Para salir o entrar a una callecita empinada donde estaba la casa, debíamos caminar unas dos cuadras de una calle famosa, “La Pilota”, que hoy ya no existe como tal. Era el camino en la mañana para ir a mercar a la plaza Pueblo Nuevo, y siempre pensé que, como había música, se parecían a los cafés, que había alrededor de la galería en Armenia -sólo recuerdo el nombre de uno: Café La Montaña-, sitios a donde las niñas no podíamos ni mirar de reojo, y que eran paso obligado cuando, con mi mamá, salíamos de misa de 12 en San Francisco; cruzábamos la calle 15 y entrábamos a la galería a mercar. Sin embargo, la noche que veníamos de donde doña Sixta en Buenaventura, vi que seguían abiertos y parecían de fiesta; pregunté y me dijeron que sí, que ellos eran de muchas fiestas… y ya.

años después, porque mi hermana se quedó viviendo allá, entendí, cuánto significaban las señoras que cuidaban los hijos de las chicas que “trabajaban” en la “Pilota” y en otras “casas de negocio” –como les decían- ubicadas en la carretera a la salida del puerto.

En esos años las mujeres jóvenes de esta región no se iban para Japón, Italia, Chile, Méjico, o islas del Caribe, no señor, se iban para Buenaventura, a “La Pilota” y a la carretera donde llegaban todos los “embarcados” del mundo, a buscar rumba, diversión y mujeres y a pagar con dólares u otras monedas extranjeras.

Muchas terminaban embarazándose de estos viajeros del mundo; algunos les enviaban dinero que jamás alcanzaba y entonces seguían en su trabajo, lo que impedía estar al cuidado permanente de sus hijos y bueno… allí estaba “doña Sixta” y supongo que muchas Sixtas más, a quienes pagaban por cuidarlos.
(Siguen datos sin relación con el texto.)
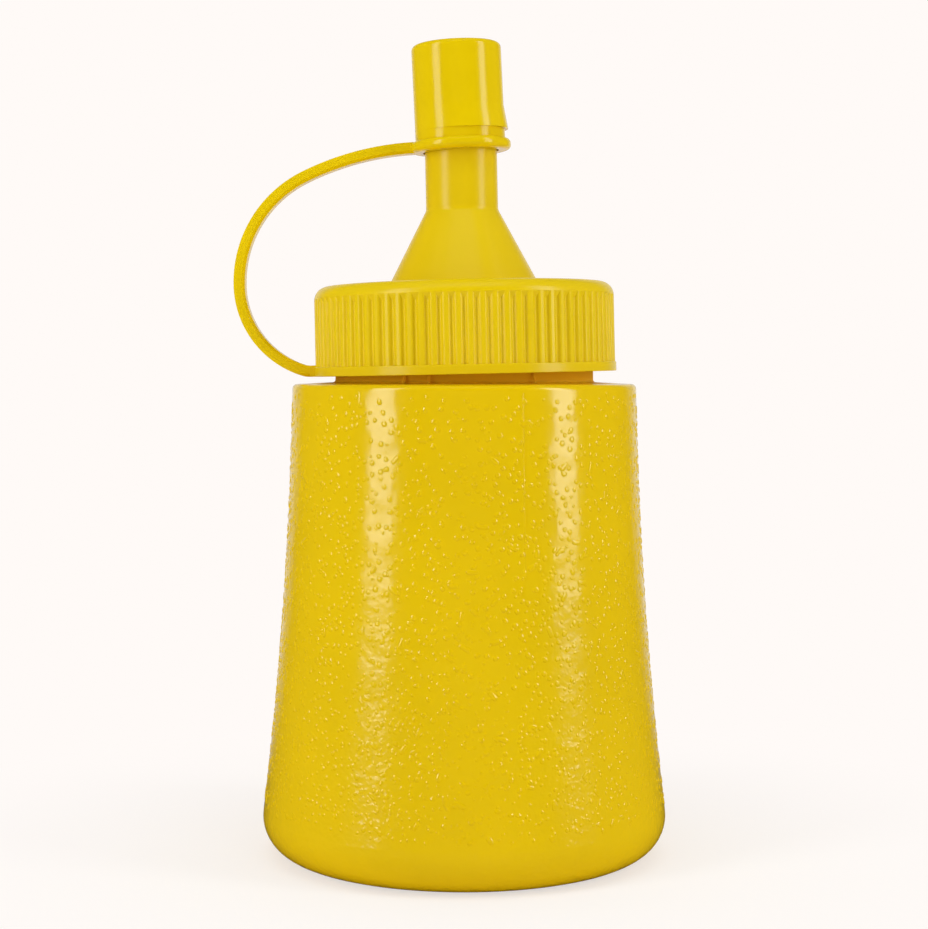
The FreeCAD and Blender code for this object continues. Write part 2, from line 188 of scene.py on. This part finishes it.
class FinishSettings(bpy.types.PropertyGroup):
    """The colours of the two mouldings, and the brighter orange painted on the neck as painted light."""

    wall_colour: FloatVectorProperty(
        name="Wall colour", description="Colour of the blow-moulded bottle",
        default=linear("E8BF04"), min=0, max=1, subtype="COLOR")
    # painted light: a brighter orange that stands in for the light coming through the thin neck into the
    # shaded gap under the cap
    neck_painted_light_colour: FloatVectorProperty(
        name="Neck colour", description="Colour of the bottle's thin neck, which light comes through",
        default=linear("FFBE00"), min=0, max=1, subtype="COLOR")
    closure_colour: FloatVectorProperty(
        name="Closure colour", description="Colour of the injection-moulded closure",
        default=linear("E7C304"), min=0, max=1, subtype="COLOR")


class StageSettings(bpy.types.PropertyGroup):
    """The floor, the lamps and the camera."""

    floor_radius: FloatProperty(
        name="Floor radius", description="Radius of the round floor",
        default=1.2, min=0.2, unit="LENGTH")
    backdrop_colour: FloatVectorProperty(
        name="Backdrop colour", description="Colour of the backdrop and the floor",
        default=linear("FFFAF7"), min=0, max=1, subtype="COLOR")
    lamp_colour: FloatVectorProperty(
        name="Lamp colour", description="Colour of the soft boxes and the overhead fill, a little cool",
        default=linear("F5FDFF"), min=0, max=1, subtype="COLOR")
    fill_colour: FloatVectorProperty(
        name="Fill colour", description="Colour of the low fill, a little warm",
        default=linear("FFF1DE"), min=0, max=1, subtype="COLOR")
    camera_distance: FloatProperty(
        name="Camera distance", description="Distance of the camera from the bottle's axis",
        default=0.350, min=0.1, unit="LENGTH")
    eye_height: FloatProperty(
        name="Eye height", description="Height of the camera above the floor",
        default=0.0843, min=0, unit="LENGTH")


class BottleSettings(bpy.types.PropertyGroup):
    """All settings of the squeeze bottle."""

    grain: PointerProperty(type=GrainSettings)
    marks: PointerProperty(type=MarkSettings)
    finish: PointerProperty(type=FinishSettings)
    stage: PointerProperty(type=StageSettings)


def add_node(tree, kind, settings=None, links=None, **values):
    """Adds one node: settings are its properties, values its inputs, links its inputs from outputs."""
    node = tree.nodes.new(kind)
    for name, value in (settings or {}).items():
        setattr(node, name, value)
    for name, value in values.items():
        node.inputs[name].default_value = value
    for name, source in (links or {}).items():
        tree.links.new(source, node.inputs[name])
    return node


def new_material(name):
    """An empty node material and its tree."""
    material = bpy.data.materials.new(name)
    material.use_nodes = True
    material.node_tree.nodes.clear()
    return material, material.node_tree


def give(piece, material):
    """Puts one material in the only slot of a piece."""
    piece.data.materials.clear()
    piece.data.materials.append(material)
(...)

No sé cómo serían las otras Sixtas, la que yo conocí, se encariñaba de estos niños.

Y pasaban muchas cosas con ellos: mamás que desaparecían por tiempos, luego volvían y se los llevaban para otras ciudades o países, otras que morían y aparecían los familiares por el niño, o a los meses llegaba el papá embarcado y se enteraba de la muerte de esa mamá y simplemente desaparecían, o los que establecían el compromiso de seguir con la manutención como fue el caso que conocí.

papá peruano que dejó a su hija con ella, mantuvo pendiente de la niña, vino a su graduación de bachillerato y se la llevó. Nelly, nombre de la niña, siempre se comunicó y le compartió sus logros. Diferente fue un niño de ojos rasgados a quien sólo recuerdo por el apodo que lo describía: “El Chino”. La mamá murió, pero nadie, aparte de Doña Sixta, estuvo con él acompañándolo a crecer. Ella enfermó y fue él, ya un hombre hecho y derecho, quien la cuidó, acompañó hasta el final… y es quien, máximo cada mes, lleva flores a su tumba.

Hoy, reflexiono en cuánto ganaban estas cuidadoras que en más de una vez se convertían, no en madres sustitutas, sino en verdaderas madres. No lo eran por amor o desengaño sino por un compromiso elegido, por el que nunca fue mucho dinero el que recibían, pero si mucho el afecto y familia que retornaban. Me pregunto: ¿la necesidad y las costumbres generan leyes?

¿Son estas historias las que generaron las normas sobre Madres Comunitarias, cuando tanto se habla de protección familiar por parte del Estado? ¿Cuántos años pasaron entre “el hacer”, dictado no sólo por la necesidad, sino también por el corazón, y dictar reglas y normas legales que hoy conocemos para regular esta actividad? ¿Funcionan mejor que los cuidados de las doñas Sixtas que existieron antes y después de 1958, hasta los años 80s, época en que creo recordar inició toda la legislación al respecto?

Hablamos de Historia Patria y uno se pregunta: Todas estas doñas Sixtas, que cuidaron a no sé cuántos niños ¿no estaban construyendo patria? Porque vaya uno a saber, de estos niños indefensos, ¿cuántos son hoy ciudadanos honestos, gracias a esa vida familiar que encontraron con ellas en momentos tan difíciles?

Por eso creo que esta es una Historia Patria no contada, pero realmente vivida y… ¿sufrida?, por personas comunes y corrientes, bien lejos de los hacedores de leyes.